To avoid calamity they were forced into a heart-stopping drop from 7,000ft to 400ft in order to de-ice the thing…plunging nose first into the type of raging storm Cape Horn is renowned for.

“You could see the whites of the waves in a deep black sea just below us…it was really scary….we were holding the joystick like mad…you had to hold it down or it would have been ‘goodnight nurse…one minute we were freezing then we were sweating.”

Just another day at the office for The Hemp, you might say, but its Boy’s Own stuff for most of us.

I am reminded of 2004’s Cape 2 Cape challenge because father-of-three David Hempleman-Adams, now 58, has set off on another expedition.

Barring mishaps - and there have been plenty - David is currently hauling a sledge through 100 punishing miles of ice and snow towards the North Pole in biting, sub-zero temperatures….and loving every minute.
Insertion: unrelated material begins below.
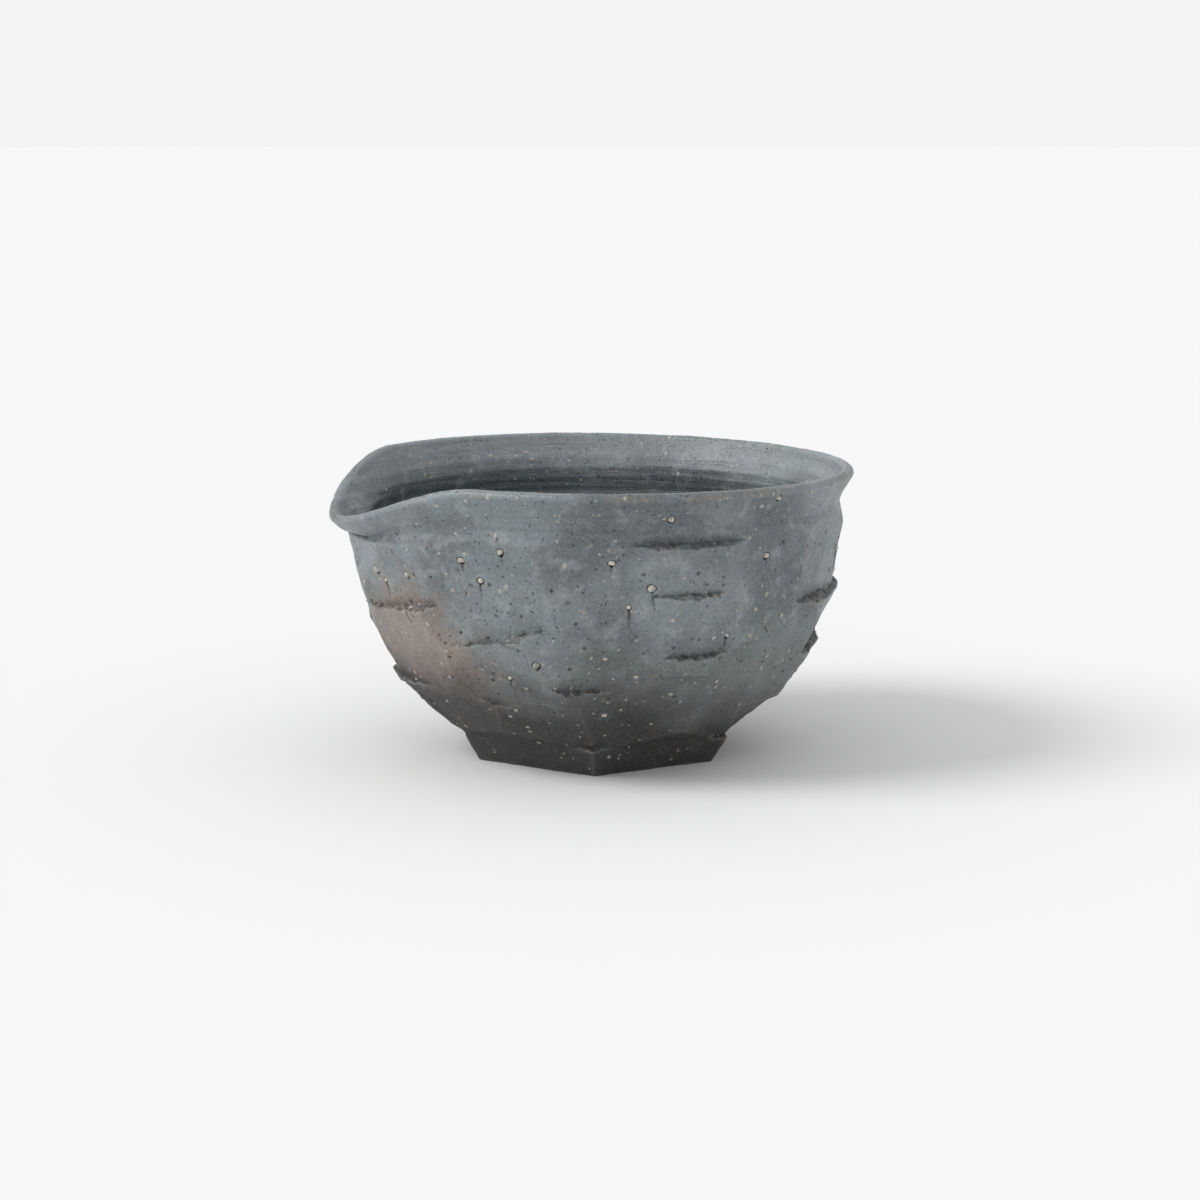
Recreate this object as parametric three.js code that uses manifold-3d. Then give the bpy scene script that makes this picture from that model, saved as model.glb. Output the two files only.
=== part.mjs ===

I first met David during the Eighties when his early expeditions were rubbished by some pot-belied national newspaper hacks after a rival publication had the temerity to print his story first.

As I remember, a somewhat sourly worded apology was later published at the bottom of page 69, or thereabouts.

He was also bad-mouthed for shooting dead a polar bear on a lone trek to the Magnetic North Pole.

But what do you reckon you would have done with a snarling 1,300lb mass of muscle and fur charging straight at you? A selfie – had they existed – would have been out of the question.

With 1,400 words to play with, it is impossible to do justice to the achievements of the man the Daily Telegraph lauded as “one of the world’s greatest adventurers.”

Over the years he has whacked out record after record, be it climbing mountains, trekking to poles, sailing to the Antarctic, or gliding over the Andes in a hot-air balloon.

Before the 20th Century had closed he became the first person to achieve the Explorer’s Grand Slam – scaling the highest summits of all seven continents while reaching the Geographic and Magnetic North and South Poles

Walking to the moon annoyingly out of the question, he then turned his attention to hot air ballooning.

Cruising over the pleasant fields of Wiltshire, perhaps? Don’t be daft.

Instead, David undertook “the world’s most dangerous balloon flight,” sailing 1,523 miles in 32 hours from the Norwegian island of Spitzbergen to the North Pole, creating a bunch of world records and not getting any sleep either – a recurring theme.

Time to put his feet up then? No chance.

I have to laugh when I recall maybe his greatest adventure, becoming the first person to fly solo across the Atlantic in an open top wicker basket balloon – a real Jules Verne jobbie.

Setting off from New Brunswick in Canada he had spent 83 hours (all sleepless, naturally) being violently buffeted towards Blighty in freezing temperatures and torrential rain.

During the afternoon Monday, September 29, 2003 I am in touch with David’s people for several hours when I finally get the nod just after 6pm. “Go on, you can ring now.”

He’s sitting in a field near Blackpool juggling with a variety of emotions.

About half-an-hour earlier, in less than dignified circumstances, David’s wicker basket had crashed through a wooden fence and ingloriously dragged the returning hero through several hedges before eventually thudding to a halt

During the stress-filled flight – his third attempt at the crossing – two sonic booms from a passing Concorde caused his balloon to plummet several thousand feet.

It never happened to Phileas Fogg!

Down the phone, he is echoing sentiments expressed by rower Steve Redgrave upon winning his fourth Olympic Gold seven years earlier. “If anyone sees me in a hot air balloon again – shoot me.”

Both Hempleman-Adams and Redgrave were soon back in their respective conveyances without any reported assassination attempts.

From the Brecon Beacons to global expeditions

BORN in Swindon in 1956, David grew-up in Bourne Road and attended Moredon infants and junior schools.

He acquired a taste for adventure on a rock climbing trip to the Brecon Beacons at 13 and went onto achieve his Duke of Edinburgh Gold award.

The first mountain he climbed was Alaska’s Mount McKinley, the highest point in North America, in 1980.

Work-wise he has held various positions at Robnor, the South Marston resins firm founded by his father.

He has probably won more gongs than Usain Bolt… among them The Freedom of Swindon in 1998.